At this price point around £3,600 there is a lot of competition. I have another KT88 based tube integrated amplifier here, the Galion TS120 Special Edition, which is the tube integrated amplifier that YouTube reviewer Thomas and Stereo is the man behind. Listening to both these amplifiers was really interesting because both use KT88s as power tubes, but they sound totally different. Straight away you can hear where the Galion is looking to go one better in certain key areas over the Synthesis, it is clearly aiming to give you a sound with much more specificity, more high frequency detail information, more vocal clarity and pop, with a tighter, more focused less bloomed, overall sound. Interestingly, the Galion is several amplifiers in one, but all its different sound modes had this similar characteristic compared to the Synthesis, with more or less small degrees of difference, depending on the mode.

For the Galion, the result is a more see-through-the-speakers-on-to-the-music kind of sound, with sound stage elements and the vocals being positioned more obviously beyond the speakers plane and far more carved out better defined edges and so with more overall clarity. In this regard the Galion reminds me more of a modern solid state amplifier with the Synthesis sounding far more vintage.  Its important to stress that the Galion still needs a lot of run in time so no final assessment has been made.

In a frequency plotting sense the Galion is designed with a V curve shaped delivery with more energy in treble and bass than the mid band to create the sense of sound stage depth I think and the energy especially in the higher frequencies works really well for lower listening volumes.  I think the Synthesis is better turned up a little bit as its darker presentation has more pop with a bit more volume. It is still very bold and rich at lower volumes which makes it a very pleasing amp to listen to at more background levels across a wide range of music, great if you’re a radio listener, or a maybe a listener to Roon radio or just have a very eclectic music taste.

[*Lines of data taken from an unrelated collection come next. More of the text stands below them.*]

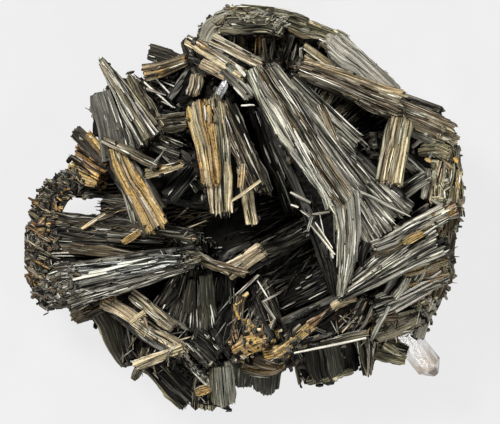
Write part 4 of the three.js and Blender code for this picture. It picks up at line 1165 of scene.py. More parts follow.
class LathKinds:
    """The unit laths: one metre long along Z, one wide along X and one thick along Y."""

    seed = 11
    forms = {
        LATH: LathForm(4, 0, 0.06, 0.02, 1.0, 0.8),
        SPLINTER: LathForm(4, 0, 0.07, 0.02, 1.0, 0.1),
        PLATE: LathForm(4, 5, 0.02, 0.035, 1.0, 0.85),
        NEEDLE: LathForm(3, 0, 0.06, 0.02, 0.8, 0.3),
        CRUMB: LathForm(2, 0, 0.12, 0.12, 1.0, 0.8),
    }

    def collection(self) -> bpy.types.Collection:
        """All variants, in the order of the Kind ranges."""
        rng = np.random.default_rng(self.seed)
        held = bpy.data.collections.new("lath_kinds")
        for kind, form in self.forms.items():
            for number in range(*kind.value):
                mesh = plain_mesh(f"lath_{number:02d}", *form.shape(rng))
                share = read_points(mesh) + 0.5
                # The second map holds the height in the section, which paints the lower sides darker as
                # shade, and how near a side edge, which places painted highlights.
                near_edge = np.abs(share[:, 0] - 0.5) * 2
                relief = np.column_stack([share[:, 1], near_edge])
                give_maps(mesh, {"UVMap": share[:, (0, 2)], "Relief": relief})
                held.objects.link(bpy.data.objects.new(mesh.name, mesh))
        return held


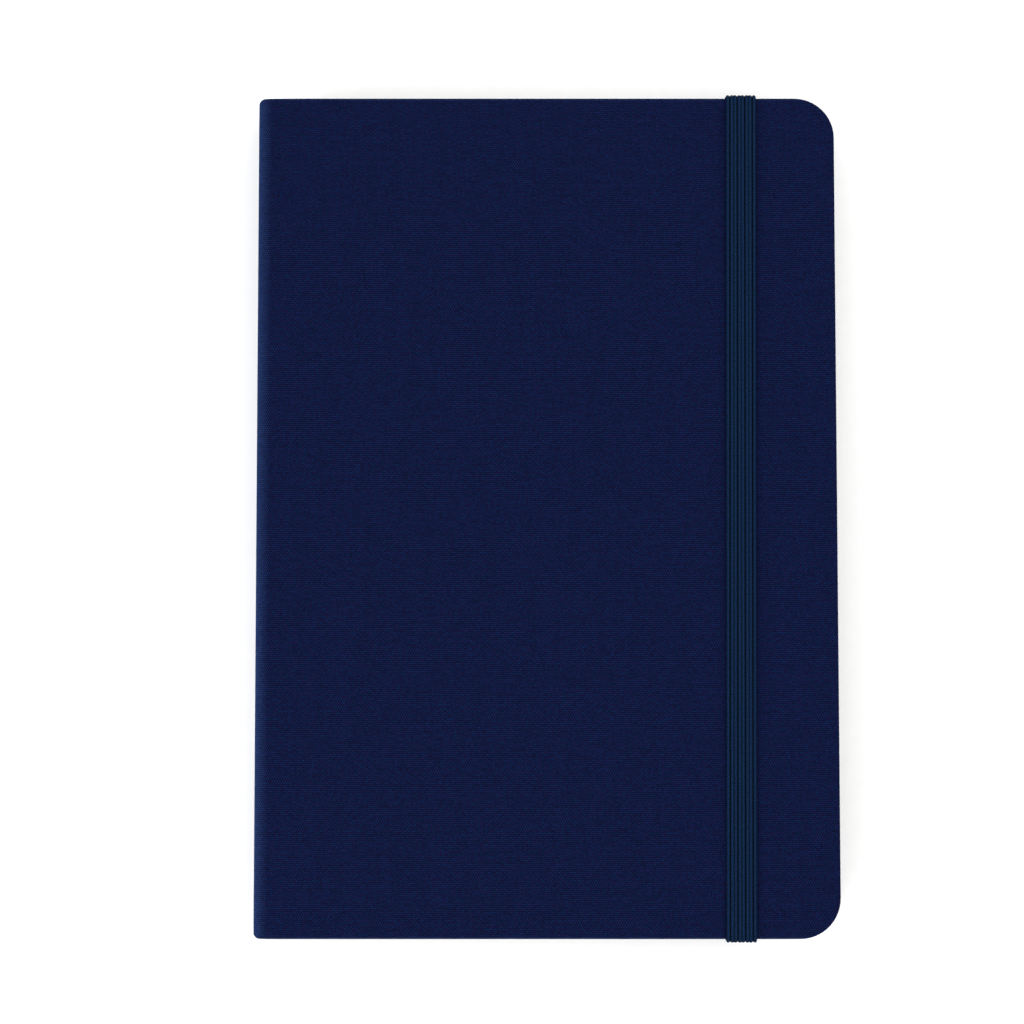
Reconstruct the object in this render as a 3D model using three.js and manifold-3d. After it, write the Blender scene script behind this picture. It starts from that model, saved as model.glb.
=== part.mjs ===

I could go on talking about the specific differences, but the big one for me here is that the Synthesis is offering more of a typical or traditional tube sound thats warm, very smooth and less fussy and you could say its technically not as good as the Galions more audiophile sound, but you might prefer the Synthesis in your system for its big warm lovely flowing always easy-going nature. However you might also find its sound a little suffocating of the specifics of the music, which is what the chocolatey bloom does, in a very pleasant manner.

I think the Synthesis is very much worth auditioning, especially if you are craving a classic ‘tubey’ warm sound for speakers with a more normal demand and without fuss, a more simple plug and play amplifier and there is nothing wrong with wanting that.

Conclusion

I have enjoyed my time with the Synthesis amplifier, how can you not enjoy your time with an amplifier that is this pleasing to listen to.  I also have appreciated how easy this review has been in terms of the Synthesis being a very simple product to setup use and enjoy.  That is probably its biggest strength and also my main complaint, I do wish it was made it easy and possible to tube roll the power tubes, because tweaking has massive appeal to me I cant help but wonder about the effects.  I also think given the competition from the likes of Prima Luna and the Galion amplifier mentioned in this review, both offer auto bias or bias adjustment in their amplifiers for this kind money so I do think it’s something that some will find missing here and therefore find the Synthesis not for them as a result.  However I fully appreciate not every one will be interested in this and some will prefer to not to have to think about it and of course that’s totally fine too.

I have given the Synthesis Roma 510AC with an Essential Audition award as I know some audiophiles will find its musical flow too good to turn down.

Pursuit Perfect System Essential Audition Awards

An Essential Audition Award is granted in recognition of a products high performance but with a certain uniqueness that makes auditioning even more essential.